According to recent statistics from the province, more than 600 children - most of them between the ages of three and 12 - are in care needing permanent homes.
"In terms of bonding, it is just as easy to bond with an older child as a younger child," she said. "But with an older child, we had to back off being the parent. We had to let the children talk, and let them tell them this is a good place, and then let them wait until they were ready."
Having never forgot the orphans she worked with as a teenager, she decided early on she would adopt when she was married. She even made it one of her criteria for finding a husband - something Howard Spalding agreed to before their wedding in 1964.
A year after their biological son, Jade, was born, they proceeded with their first adoption - a three-month-old boy African-Canadian boy named Jason. For several years, they raised their two boys while attending classes at the University of New Brunswick in Fredericton, where both were pursuing their undergraduate degrees.
On the day of their graduation, instead of attending the ceremony, they drove to Cape Breton where they adopted Aleta, a two-year-old girl of First Nations descent. In the same foster home, they laid eyes on a white, African- Canadian girl. At the time, Megan was not available for adoption, but a year later the four-year-old was adopted into the Spalding home.
When Howard began practising law in Saint John, one of his first cases involved the adoption of two siblings of Chinese-Canadian descent. The adoption fell through and soon Jessica, 5, and Scott, 8, joined the growing Hampton family.
When Jade was 13, he brought home a 13-year-old boy named Angus.
"You've been bringing kids home all my life, now it's my turn," Spalding recalled her son saying.
Angus, of Acadian descent, lived with the family for two years before deciding he wanted to be adopted, becoming the seventh child in the family.
Nadine, who was of Canadian-Jamaican descent, joined the family as a 20-year- old, old enough not to have to go through the formal adoption process.
Growing up, the children did experience racism, Spalding said. But because so many of them came from different cultural backgrounds, they could rely on each other.
"The fact there were so many of them in the same situation, it really wasn't that big a problem.

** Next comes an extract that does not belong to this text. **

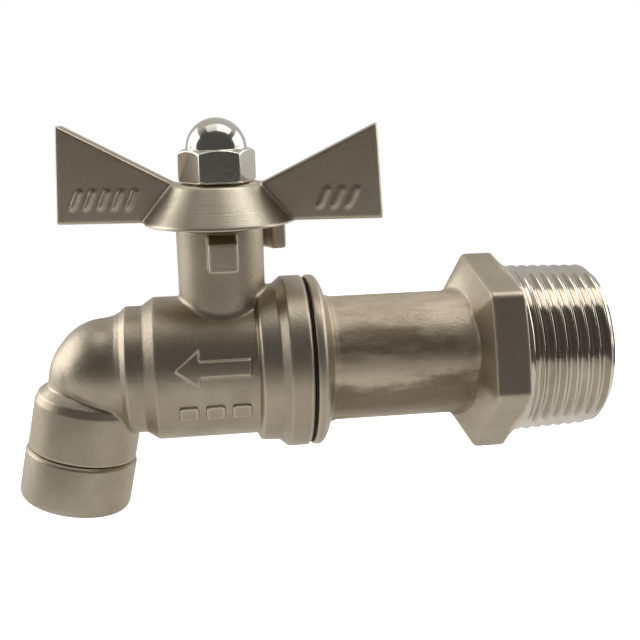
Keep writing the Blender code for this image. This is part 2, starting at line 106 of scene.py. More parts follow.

They could relate to each other and they formed a pretty strong unit. They could defend one another pretty readily, and did."
While most parents don't know what problems their children will encounter in life, Spalding said, she and her husband had the advantage of being able to identify some. They knew the children - some of whom had experienced physical and mental abuse before being adopted - might encounter racism, have difficulty in developing a sense of identity and difficulty accepting the concept of family.
"We knew we had to make them into really strong individuals. So we didn't sweat the little things."
While they didn't drag them to cultural centres, Spalding said, she and her husband encouraged their children to investigate their ethnic backgrounds just as she encouraged them to look up their biological family.
"In the end, it is family, not race, which matters," she said.
All of the children attended university and became professionals. During a week this past summer, three of them were married on the family homestead in Hampton, planning their weddings so they would coincide. At one wedding, there was a sweet grass ceremony and native drumming. At another wedding, the couple jumped the broom - an African-American marriage rite.
"Our children have grown beyond our beliefs and values, having to a large extent developed unique values and beliefs of their own," Spalding writes in her book. "But in the end, what we will always share is that common root system that wound its way through the years, nourishing each of us as we grew individually, and as part of a larger family."